## Your goal
Pick out the lines below that include the string "parts".

## Exercise material

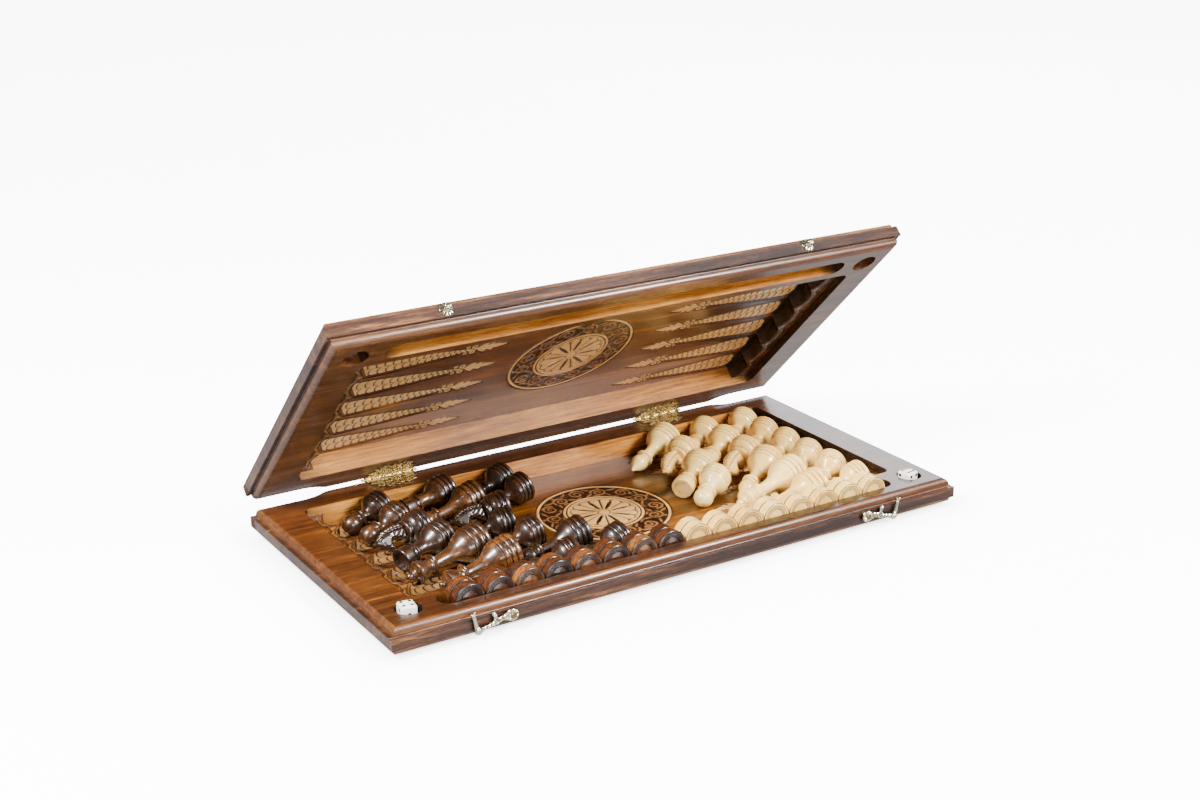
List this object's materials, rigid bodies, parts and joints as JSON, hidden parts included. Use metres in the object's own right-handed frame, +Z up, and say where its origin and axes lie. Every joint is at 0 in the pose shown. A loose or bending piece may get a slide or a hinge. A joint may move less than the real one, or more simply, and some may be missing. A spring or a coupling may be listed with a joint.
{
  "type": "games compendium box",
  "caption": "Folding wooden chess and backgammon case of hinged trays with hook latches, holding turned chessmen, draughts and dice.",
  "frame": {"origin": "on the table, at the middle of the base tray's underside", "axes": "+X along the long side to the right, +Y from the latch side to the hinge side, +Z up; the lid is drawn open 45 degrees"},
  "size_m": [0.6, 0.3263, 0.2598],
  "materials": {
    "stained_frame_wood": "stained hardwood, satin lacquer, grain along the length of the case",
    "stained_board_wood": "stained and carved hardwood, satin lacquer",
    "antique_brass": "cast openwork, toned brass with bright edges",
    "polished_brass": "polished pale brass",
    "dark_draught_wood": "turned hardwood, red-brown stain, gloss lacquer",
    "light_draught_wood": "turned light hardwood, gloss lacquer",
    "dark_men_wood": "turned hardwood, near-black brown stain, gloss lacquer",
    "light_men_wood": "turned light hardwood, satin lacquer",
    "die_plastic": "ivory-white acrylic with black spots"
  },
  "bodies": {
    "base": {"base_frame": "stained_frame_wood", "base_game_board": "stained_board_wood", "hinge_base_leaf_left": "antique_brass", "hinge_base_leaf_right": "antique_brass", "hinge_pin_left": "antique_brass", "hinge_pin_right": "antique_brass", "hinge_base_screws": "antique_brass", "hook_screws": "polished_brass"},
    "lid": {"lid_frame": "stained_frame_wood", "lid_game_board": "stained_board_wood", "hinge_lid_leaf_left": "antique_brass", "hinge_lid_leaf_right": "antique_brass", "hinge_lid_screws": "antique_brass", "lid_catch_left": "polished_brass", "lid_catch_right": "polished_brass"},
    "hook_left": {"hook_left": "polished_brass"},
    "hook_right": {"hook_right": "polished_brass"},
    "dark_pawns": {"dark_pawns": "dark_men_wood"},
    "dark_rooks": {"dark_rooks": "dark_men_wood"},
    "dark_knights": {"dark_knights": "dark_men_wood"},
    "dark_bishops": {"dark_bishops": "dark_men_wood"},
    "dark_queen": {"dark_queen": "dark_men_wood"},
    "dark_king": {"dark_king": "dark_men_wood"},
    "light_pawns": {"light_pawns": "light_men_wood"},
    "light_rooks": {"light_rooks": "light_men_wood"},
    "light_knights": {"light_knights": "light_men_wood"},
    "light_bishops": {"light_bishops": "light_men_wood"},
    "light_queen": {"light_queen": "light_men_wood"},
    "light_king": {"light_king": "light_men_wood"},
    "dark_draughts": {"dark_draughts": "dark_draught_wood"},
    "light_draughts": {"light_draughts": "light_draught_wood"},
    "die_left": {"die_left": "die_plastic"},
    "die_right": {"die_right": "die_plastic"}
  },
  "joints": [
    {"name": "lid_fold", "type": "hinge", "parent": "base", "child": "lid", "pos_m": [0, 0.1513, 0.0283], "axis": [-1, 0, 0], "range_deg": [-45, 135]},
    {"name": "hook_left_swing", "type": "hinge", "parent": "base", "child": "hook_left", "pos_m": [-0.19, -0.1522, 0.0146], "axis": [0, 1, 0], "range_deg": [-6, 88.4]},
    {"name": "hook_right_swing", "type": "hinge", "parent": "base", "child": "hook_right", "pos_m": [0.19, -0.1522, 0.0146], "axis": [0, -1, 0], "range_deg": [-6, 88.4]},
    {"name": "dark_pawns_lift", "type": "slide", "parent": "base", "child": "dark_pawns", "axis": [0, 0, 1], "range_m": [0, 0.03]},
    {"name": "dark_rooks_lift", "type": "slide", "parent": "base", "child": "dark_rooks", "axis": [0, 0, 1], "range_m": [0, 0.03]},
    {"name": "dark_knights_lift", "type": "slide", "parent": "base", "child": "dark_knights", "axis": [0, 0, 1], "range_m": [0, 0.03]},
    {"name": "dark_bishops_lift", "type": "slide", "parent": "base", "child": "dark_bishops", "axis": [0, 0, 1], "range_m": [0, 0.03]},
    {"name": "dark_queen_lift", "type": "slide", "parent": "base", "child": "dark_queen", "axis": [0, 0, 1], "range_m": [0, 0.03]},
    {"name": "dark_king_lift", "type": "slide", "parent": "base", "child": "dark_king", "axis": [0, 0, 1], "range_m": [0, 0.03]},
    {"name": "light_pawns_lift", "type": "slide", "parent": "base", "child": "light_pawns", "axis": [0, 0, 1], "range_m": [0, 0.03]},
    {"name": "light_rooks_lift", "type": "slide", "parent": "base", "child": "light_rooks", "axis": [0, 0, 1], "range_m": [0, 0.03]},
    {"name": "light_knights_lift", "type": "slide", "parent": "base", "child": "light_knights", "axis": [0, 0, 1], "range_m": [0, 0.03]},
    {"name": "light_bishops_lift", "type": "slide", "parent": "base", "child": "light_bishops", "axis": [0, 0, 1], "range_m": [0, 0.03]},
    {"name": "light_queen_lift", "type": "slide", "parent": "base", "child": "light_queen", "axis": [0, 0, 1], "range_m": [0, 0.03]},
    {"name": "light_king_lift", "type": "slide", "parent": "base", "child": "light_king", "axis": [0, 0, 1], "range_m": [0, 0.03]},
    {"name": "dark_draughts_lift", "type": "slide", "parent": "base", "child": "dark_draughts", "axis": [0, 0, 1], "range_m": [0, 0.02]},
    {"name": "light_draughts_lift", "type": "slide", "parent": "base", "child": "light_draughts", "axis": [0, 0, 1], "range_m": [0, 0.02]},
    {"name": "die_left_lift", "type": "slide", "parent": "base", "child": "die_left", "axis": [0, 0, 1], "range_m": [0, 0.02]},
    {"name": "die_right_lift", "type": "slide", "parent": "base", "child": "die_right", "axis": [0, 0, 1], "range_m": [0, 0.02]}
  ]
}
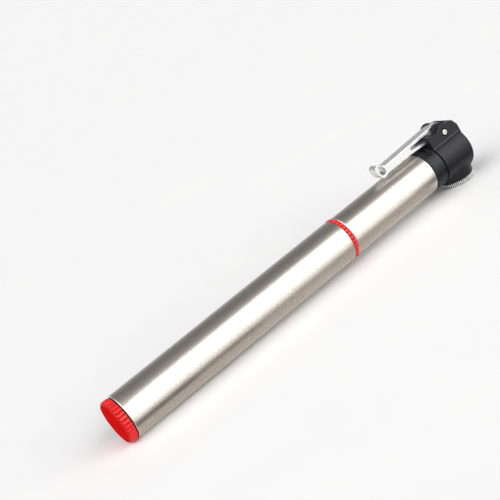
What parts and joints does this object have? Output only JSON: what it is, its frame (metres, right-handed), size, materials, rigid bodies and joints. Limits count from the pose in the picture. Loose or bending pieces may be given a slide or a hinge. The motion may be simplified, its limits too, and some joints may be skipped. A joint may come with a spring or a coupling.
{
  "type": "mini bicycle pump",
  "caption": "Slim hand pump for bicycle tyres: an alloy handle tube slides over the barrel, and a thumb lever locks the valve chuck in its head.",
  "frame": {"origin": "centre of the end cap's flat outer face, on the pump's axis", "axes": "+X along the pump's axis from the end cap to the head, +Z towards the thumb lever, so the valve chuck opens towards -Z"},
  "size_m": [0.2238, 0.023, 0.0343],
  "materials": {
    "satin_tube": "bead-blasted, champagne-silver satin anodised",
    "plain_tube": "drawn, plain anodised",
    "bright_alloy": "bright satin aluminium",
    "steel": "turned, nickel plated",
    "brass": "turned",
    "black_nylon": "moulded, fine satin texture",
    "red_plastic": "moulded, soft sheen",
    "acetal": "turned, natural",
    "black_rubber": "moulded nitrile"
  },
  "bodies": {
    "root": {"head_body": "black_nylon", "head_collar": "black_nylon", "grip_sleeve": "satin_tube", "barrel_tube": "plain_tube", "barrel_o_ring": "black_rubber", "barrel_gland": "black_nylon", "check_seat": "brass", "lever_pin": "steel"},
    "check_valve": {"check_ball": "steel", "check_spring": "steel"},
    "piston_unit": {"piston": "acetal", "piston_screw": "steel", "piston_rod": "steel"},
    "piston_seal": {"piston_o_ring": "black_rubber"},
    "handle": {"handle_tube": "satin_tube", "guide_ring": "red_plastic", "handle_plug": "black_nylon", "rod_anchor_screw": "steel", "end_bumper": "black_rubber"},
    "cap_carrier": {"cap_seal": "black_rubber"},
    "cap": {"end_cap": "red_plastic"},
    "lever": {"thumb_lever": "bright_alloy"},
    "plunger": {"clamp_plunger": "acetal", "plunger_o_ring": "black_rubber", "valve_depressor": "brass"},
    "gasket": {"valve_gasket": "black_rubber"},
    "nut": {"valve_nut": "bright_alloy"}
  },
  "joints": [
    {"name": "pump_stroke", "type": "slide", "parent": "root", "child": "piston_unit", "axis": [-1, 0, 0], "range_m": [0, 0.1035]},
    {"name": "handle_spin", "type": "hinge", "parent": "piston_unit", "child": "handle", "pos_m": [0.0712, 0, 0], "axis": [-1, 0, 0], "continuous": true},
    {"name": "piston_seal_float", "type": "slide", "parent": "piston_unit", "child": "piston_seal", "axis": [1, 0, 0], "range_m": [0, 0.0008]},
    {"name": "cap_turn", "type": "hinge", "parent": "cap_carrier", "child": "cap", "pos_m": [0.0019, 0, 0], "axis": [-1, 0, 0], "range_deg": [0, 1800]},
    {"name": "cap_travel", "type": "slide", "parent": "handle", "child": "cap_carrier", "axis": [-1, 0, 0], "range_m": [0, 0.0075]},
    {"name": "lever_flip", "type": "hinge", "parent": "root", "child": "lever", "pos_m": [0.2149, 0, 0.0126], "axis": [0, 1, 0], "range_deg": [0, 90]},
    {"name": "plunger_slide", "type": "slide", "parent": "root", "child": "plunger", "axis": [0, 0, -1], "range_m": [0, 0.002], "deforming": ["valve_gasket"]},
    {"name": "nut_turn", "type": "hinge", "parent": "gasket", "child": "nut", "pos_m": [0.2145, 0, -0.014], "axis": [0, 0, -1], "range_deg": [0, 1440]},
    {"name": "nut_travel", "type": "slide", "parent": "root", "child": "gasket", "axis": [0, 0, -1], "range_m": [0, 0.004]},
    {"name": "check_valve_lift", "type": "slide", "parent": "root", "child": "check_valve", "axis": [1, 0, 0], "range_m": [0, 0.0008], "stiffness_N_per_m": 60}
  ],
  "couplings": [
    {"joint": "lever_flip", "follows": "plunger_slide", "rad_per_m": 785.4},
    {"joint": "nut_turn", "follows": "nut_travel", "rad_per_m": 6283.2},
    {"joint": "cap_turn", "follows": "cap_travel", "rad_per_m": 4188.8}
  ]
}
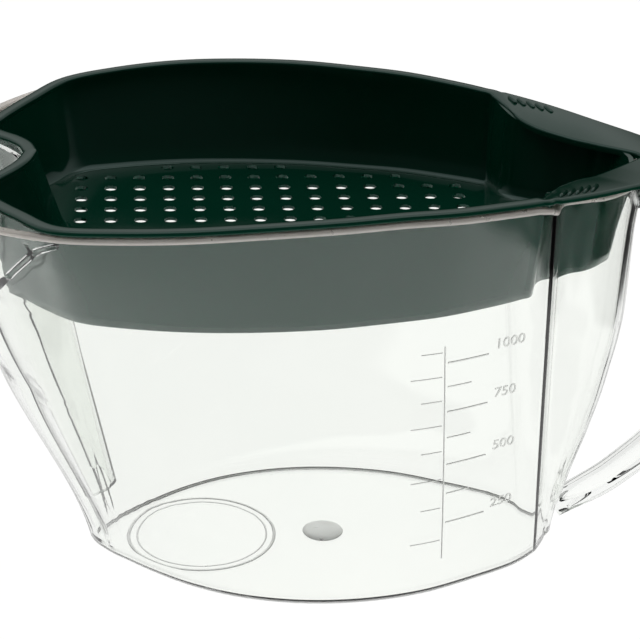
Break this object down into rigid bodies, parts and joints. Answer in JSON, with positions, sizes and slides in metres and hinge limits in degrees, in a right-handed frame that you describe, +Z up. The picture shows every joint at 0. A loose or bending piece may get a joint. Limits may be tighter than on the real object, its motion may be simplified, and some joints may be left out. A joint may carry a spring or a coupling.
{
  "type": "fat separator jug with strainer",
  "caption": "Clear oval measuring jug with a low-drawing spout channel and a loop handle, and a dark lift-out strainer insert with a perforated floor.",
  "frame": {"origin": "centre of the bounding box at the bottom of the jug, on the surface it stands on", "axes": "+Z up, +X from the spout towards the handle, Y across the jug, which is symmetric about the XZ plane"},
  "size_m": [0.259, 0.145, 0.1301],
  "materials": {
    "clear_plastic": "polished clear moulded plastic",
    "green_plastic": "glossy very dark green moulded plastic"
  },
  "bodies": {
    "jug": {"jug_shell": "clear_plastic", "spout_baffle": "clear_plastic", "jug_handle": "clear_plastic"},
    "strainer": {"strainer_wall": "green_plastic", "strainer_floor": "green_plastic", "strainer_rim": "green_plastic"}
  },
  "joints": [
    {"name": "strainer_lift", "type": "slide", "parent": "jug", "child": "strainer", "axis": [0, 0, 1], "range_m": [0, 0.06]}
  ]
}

## Result for this exercise
List this object's materials, rigid bodies, parts and joints as JSON, hidden parts included. Use metres in the object's own right-handed frame, +Z up, and say where its origin and axes lie. Every joint is at 0 in the pose shown. A loose or bending piece may get a slide or a hinge. A joint may move less than the real one, or more simply, and some may be missing. A spring or a coupling may be listed with a joint.
What parts and joints does this object have? Output only JSON: what it is, its frame (metres, right-handed), size, materials, rigid bodies and joints. Limits count from the pose in the picture. Loose or bending pieces may be given a slide or a hinge. The motion may be simplified, its limits too, and some joints may be skipped. A joint may come with a spring or a coupling.
Break this object down into rigid bodies, parts and joints. Answer in JSON, with positions, sizes and slides in metres and hinge limits in degrees, in a right-handed frame that you describe, +Z up. The picture shows every joint at 0. A loose or bending piece may get a joint. Limits may be tighter than on the real object, its motion may be simplified, and some joints may be left out. A joint may carry a spring or a coupling.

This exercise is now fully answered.